Just two months later, Russia won an exemption to a U.N. arms embargo to donate small arms and ammunition to the Central African Republic’s military. Moscow sent the shipment in early 2018, along with five military and 170 civilian instructors to train two army battalions.

While the arms-embargo exemption was by the book, what followed has been more opaque. Touadera now has a Russian security adviser and Russians in his presidential guard. Mercenaries from the same Russian company caught up in a recent Syrian clash are believed to be in the country. From the convoy in rebel-held Ndele to Russian emissaries flying around the country, it’s unclear who exactly is doing business on behalf of Moscow in the Central African Republic.

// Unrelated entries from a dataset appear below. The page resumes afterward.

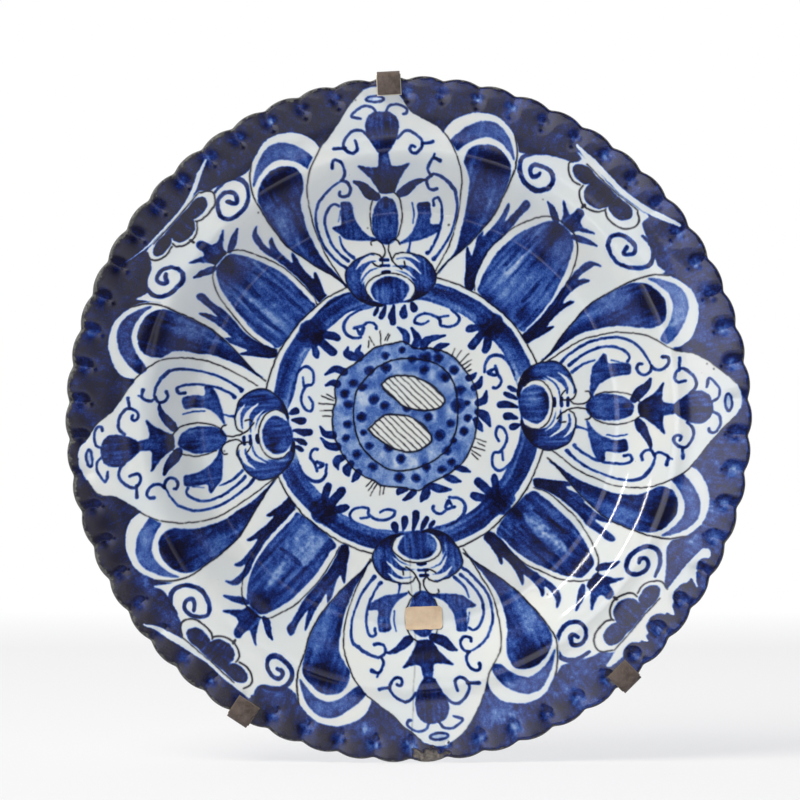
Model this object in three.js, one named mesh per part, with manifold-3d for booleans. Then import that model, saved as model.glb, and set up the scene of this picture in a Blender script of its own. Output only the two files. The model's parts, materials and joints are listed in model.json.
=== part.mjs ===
// A round scalloped faience dish, held upright in a three-arm plate hanger.
// Millimetres, seen from the front: the dish faces -Y, +X is right and +Z is up.
// The origin is on the wall, straight behind the dish's centre.
// A depth is a distance in front of the wall, so y = -depth.
// Angles go anticlockwise from +X as seen from the front.
import * as THREE from 'three'
import { mergeVertices } from 'three/addons/utils/BufferGeometryUtils.js'
import Module from 'manifold-3d'

// Dish
const rimRadius = 173.2 // to the crest of a scallop
const scallopCount = 58
const scallopDepth = 2.2 // from crest to notch, along the radius
const notchAngle = 3.4 // the first notch, in degrees
const ridgeHeight = 0.6 // of the ridge behind each crest, above the even rim
const ridgeInset = 8.7 // from the crest to where the ridges stand highest
const ridgeReach = 14 // from there to where they fade, towards the middle
const wellRadius = 105
const shoulderRadius = 138 // where the curved wall turns into the rim
const wallRise = 17
const rimRise = 8.5
const wallThickness = 7
const edgeThickness = 4.6
const edgeRound = 1.6
const footRadius = 70
const footWidth = 8
const footHeight = 6.5
const footRound = 1

// Paper label on the front of the well
const labelWidth = 18.9
const labelHeight = 11.8
const labelThickness = 0.3
const labelRight = 7.7 // of the dish's centre
const labelDrop = 101.8 // below it
const labelTurn = 2 // degrees
const labelCorner = 1.2 // clipped off each corner

// Hanger
const stripWidth = 11.5
const stripThickness = 1.2
const hubDrop = 20 // of the hub below the dish's centre
const hubRadius = 13
const tongueLength = 34 // of the hub plate under each lower arm
const topHookAngle = 93.4
const leftHookAngle = 240.4
const rightHookAngle = 310.1
const tabLap = 9.5 // of each hook over the rim's front
const tabSlope = 0.1 // of the lower hooks' tabs, which follow the rim
const bendRadius = 2.2
const lowerBendInset = 52 // from the crest to where a lower arm leaves the wall
const liningThickness = 0.6
const liningEdge = 0.4 // shown past the metal

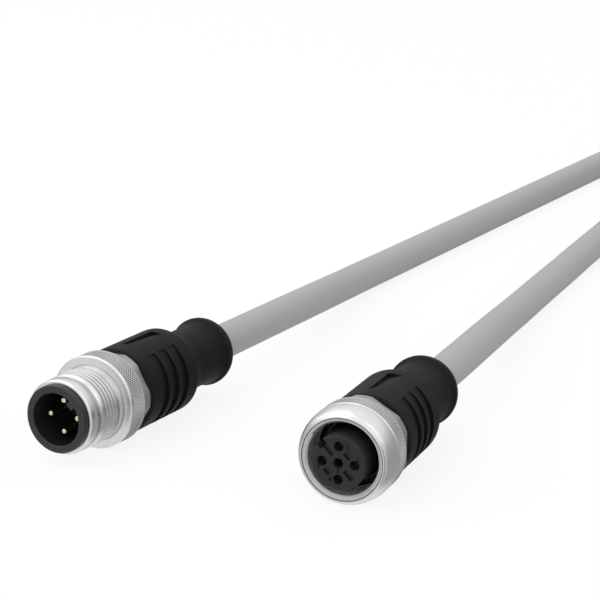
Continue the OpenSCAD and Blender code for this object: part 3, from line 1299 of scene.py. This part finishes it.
@dataclass
class Studio:
    """Camera, floor, backdrop and soft lamps."""

    camera_at: Point = (0.16566, -0.27836, 0.1129)
    heading: tuple[float, float] = (-0.495, 0.8689)
    pitch: float = 15.34
    lens: float = 132.38
    floor_size: float = 6.0
    floor_tone: float = 0.8
    floor_tint: float = 0.14
    floor_glow: float = 0.87
    soft_light: float = 0.72

    def camera(self) -> None:
        """Sets up the camera."""
        data = bpy.data.cameras.new("camera")
        data.lens, data.sensor_width = self.lens, 36.0
        data.clip_start, data.clip_end = 0.01, 20.0
        made = add_object("camera", data)
        made.location = self.camera_at
        turn = math.atan2(-self.heading[0], self.heading[1])
        made.rotation_euler = (math.radians(90 - self.pitch), 0.0, turn)
        bpy.context.scene.camera = made

    def lamp(self, name: str, at: Point, size: float, power: float) -> None:
        """Adds a soft square lamp that faces the origin.

        Args:
            name: Its name.
            at: Its place in metres.
            size: Length of its side in metres.
            power: Its power in watts.
        """
        data = bpy.data.lights.new(name, "AREA")
        data.shape, data.size, data.energy = "SQUARE", size, power
        made = add_object(name, data)
        made.location = at
        made.rotation_euler = (-Vector(at)).to_track_quat("-Z", "Y").to_euler()

    def floor(self) -> None:
        """Lays a pale floor that shows white to the camera and keeps the soft shadow."""
        mesh = bpy.data.meshes.new("floor")
        s = self.floor_size
        mesh.from_pydata([(-s, -s, 0), (s, -s, 0), (s, s, 0), (-s, s, 0)], [], [(0, 1, 2, 3)])
        made = add_object("floor", mesh)
        material, g = surface("floor_white")
        rays = g.node("ShaderNodeLightPath")
        plain = g.node("ShaderNodeBsdfDiffuse", {}, {"Color": grey(self.floor_tone)})
        tinted = g.node("ShaderNodeBsdfDiffuse", {}, {"Color": grey(self.floor_tint)})
        glow = g.node(
            "ShaderNodeEmission", {}, {"Color": grey(1.0), "Strength": self.floor_glow}
        )
        both = g.node("ShaderNodeAddShader", {}, {0: tinted.outputs[0], 1: glow.outputs[0]})
        clear = g.node("ShaderNodeBsdfTransparent")
        glossy = g.value(rays, "Is Glossy Ray")
        shown = g.either(glossy, both, clear)
        seen = g.value(rays, "Is Camera Ray") + glossy + g.value(rays, "Is Transmission Ray")
        g.output("ShaderNodeOutputMaterial", g.either(seen, plain, shown))
        dress(made, material)

    def backdrop(self) -> None:
        """Fills the world: white where it is seen, a studio in reflections, and soft light."""
        world = bpy.data.worlds.new("backdrop")
        bpy.context.scene.world = world
        world.use_nodes = True
        g = Graph(world.node_tree)
        rays = g.node("ShaderNodeLightPath")
        shown = g.value(rays, "Is Camera Ray") + g.value(rays, "Is Transmission Ray")
        white = g.background(grey(1.0))
        soft = g.background(grey(1.0), self.soft_light)
        light = g.either(g.value(rays, "Is Glossy Ray"), soft, self.mirrored(g))
        g.output("ShaderNodeOutputWorld", g.either(shown, light, white))

    def mirrored(self, g: Graph) -> bpy.types.Node:
        """What glossy surfaces see: white overhead, in front and on the table, and grey walls.

        Args:
            g: The world's graph.

        Returns:
            The background node.
        """
        direction = g.value(g.node("ShaderNodeTexCoord"), "Generated")
        parts = g.node("ShaderNodeSeparateXYZ", {}, {0: direction})
        height, right = g.value(parts, "Z"), g.value(parts, "X")
        walls = g.blend((0.0 - right).smooth(0.0, 0.45), grey(0.38), grey(0.52))
        front = (0.0 - g.value(parts, "Y")).smooth(0.3, 0.8)
        lower = g.blend(front, walls, grey(0.9))
        upper = g.blend(height.smooth(0.05, 0.62), lower, grey(1.05))
        table = (0.0 - height - right.smooth(0.05, 0.7) * 0.3).smooth(0.45, 0.75)
        return g.background(g.blend(table, upper, grey(0.95)))

    def lamps(self) -> None:
        """Hangs the soft lamps."""
        self.lamp("key", (-0.45, -0.2, 0.75), 1.1, 2.8)
        self.lamp("fill", (0.7, -0.3, 0.6), 1.0, 1.0)


# ---------------------------------------------------------------- building


def metal_finishes() -> list[bpy.types.Material]:
    """Makes the finishes and painted shade of the two metal rings.

    Returns:
        The finishes, in the order of Skin.
    """
    return [
        NickelPlate().material("nickel_plate"),
        # Darker tone of the knurl and hexagon, also used as painted shade in the plug ring's
        # recesses
        NickelPlate((0.43, 0.43, 0.44), 0.42).material("nickel_knurl_and_shade"),
        NickelPlate(grey(0.74), 0.5, metallic=0.1).material("nickel_inside"),
        # Painted shade for the nut's thread grooves and the ring round its mouth
        NickelPlate(grey(0.16), 0.5, metallic=0.25).material("nickel_groove_shade"),
    ]


def dress_nodes(nodes: dict[str, bpy.types.Object]) -> None:
    """Gives the nodes of the frame that no new piece stands for their finishes.

    Args:
        nodes: The frame's nodes by name.
    """
    gold = GoldPlate().material("pale_gold")
    finishes = {
        "plug_pin_?": gold,
        "socket_contact_?": gold,
        "*_grip": GRIP.material("grip_polyurethane"),
        "plug_contact_carrier": CARRIER.material("carrier_moulding"),
        "socket_contact_insert": INSERT.material("insert_moulding"),
        "socket_seal": SEAL.material("seal_rubber"),
        "*_inner_mould": CORE_MOULD.material("core_moulding"),
    }
    for colour, value in WIRE_COLOURS.items():
        material = Moulding(value, 0.4, cloud=0.06).material("wire_" + colour)
        finishes["*_wire_" + colour] = material
    for name, node in nodes.items():
        for pattern, material in finishes.items():
            if fnmatchcase(name, pattern):
                dress(node, material)


def report(piece: bpy.types.Object) -> None:
    """Logs a piece's name and how many faces it has.

    Args:
        piece: The piece.
    """
    log.info("%s: %d faces", piece.name, len(piece.data.polygons))


def main() -> None:
    """Loads the frame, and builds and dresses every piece."""
    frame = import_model()
    bpy.context.scene.view_settings.view_transform = "Standard"
    studio = Studio()
    studio.camera()

    for piece in Cable().pieces():
        report(piece)
    metal = metal_finishes()
    report(PlugRing().piece(metal))
    report(SocketNut().piece(metal))
    report(PositionNumbers().piece())
    dress_nodes(frame["nodes"])

    studio.floor()
    studio.backdrop()
    studio.lamps()


if __name__ == "__main__":
    main()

Russia and the Central African Republic's government have also signed several bilateral deals,  but no one, according to Central African analyst Igo Acko, knows their contents or what issues they cover.

There are also concerns about whether Russia is attempting to play both sides of the conflict. Russian emissaries have met with several armed groups, but “we don't know what they talked about,” Acko said.

If Russia wants to improve security, Acko said, it would be helpful, given the challenges facing MINUSCA, the U.N. peacekeeping mission, and the ineffective Central African army. Kenny Gluck, the deputy head of MINUSCA, acknowledged some “nerves” around Russia's efforts but called Moscow's arms donations a “very positive thing," along with their training efforts.

“We all have the same purpose here. We all want Central Africa to be a success,” Gluck added.

But Moscow’s intentions are still unclear.

“They come to help—and they can really help because there is a gap to fill," Acko said. "But on the other hand they are also coming for their business, and we need to know the nature of this business so we can say if it’s really good for C.A.R."

Either way, Touadera continues to cozy up to Russia. The Central African president met his Russian counterpart, Vladimir Putin, last week in St. Petersburg, where Putin said he hoped to forge even closer ties.

It’s too soon to say how or if Western nations will respond — much depends on how much value they place on maintaining their influence in Africa. But one senior diplomat based in the Central African Republic said that Russia's quick results have already embarrassed other delegations.

"Russia delivers, we talk,” the diplomat said. “That's the impression. And it's not wrong."

For now, no one has publicly raised a fuss, but the diplomat warned that Westerners should pay attention. If Russia succeeds where they failed, the diplomat said, other countries seeking assistance will take notice.

"This could come down to a test of, really, traditional Western resolve, power and influence," the diplomat said. "If we cede C.A.R., we're ceding Africa."